While recent work in the humanities and social sciences has drawn attention to event-making processes in political and cultural life, this issue seeks to question more specifically the place of books (manuscript, printed or electronic books, audio books...) as well as the roles of different actors and of various book practices in such eventalization processes.


Prospective authors are invited to submit proposals on topics of interest in the three following areas:


We seek proposals which explore the “eventalization” of books. Submissions can focus on case studies of books which “burst” onto the market or onto the public scene ; on how publishers and other actors (booksellers, librarians, advertisers, readers…) create and shape event narratives and discourses about books ; and on the creation of event-based or event-promoting cultural policies regarding books...

We seek to encourage and renew the study of forms and logics of cultural mediation, advertising and information-documentation practices as they seek to characterize books as events.

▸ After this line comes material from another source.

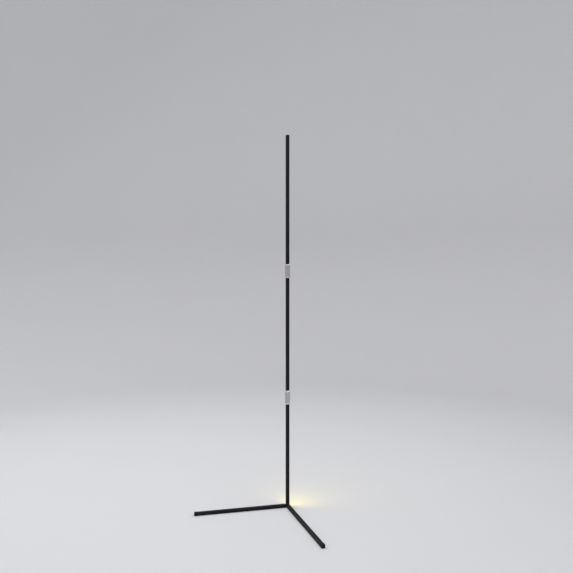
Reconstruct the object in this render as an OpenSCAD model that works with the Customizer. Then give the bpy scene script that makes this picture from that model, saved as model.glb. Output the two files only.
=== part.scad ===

We also aim to question the role of new and emerging mediation dispositives (developed on social media for example) which contribute to the creation, analysis or debate surrounding books as events.


Book history emphasizes the importance of long-term economic, informational or technological transformations as key explanatory factors of mutations in book design, production, use. We seek submissions which study how events such as crises, revolutions, wars, disasters and political regime changes also play a key role - at least occasionally - in the transformation of the book (its modes of production, circulation, or appropriation as well as book-related mediation and information-documentation processes) and in the course of its history.


We further invite proposals on the role of the book as a carrier of memory, as "memorabilia." This memorializing role can be conceived in a direct way, with books produced as vectors of the memory of contemporary (political, scientific, cultural ….) events or can be developed a posteriori as a privileged means to preserve circumstances or experiences of past events. We welcome submissions which explore and critically revisit the traditional or emerging roles of different actors (readers, book and information professionals, editorializers, influencers…) involved in the processes of memorialization, patrimonialization and commemoration of events through books.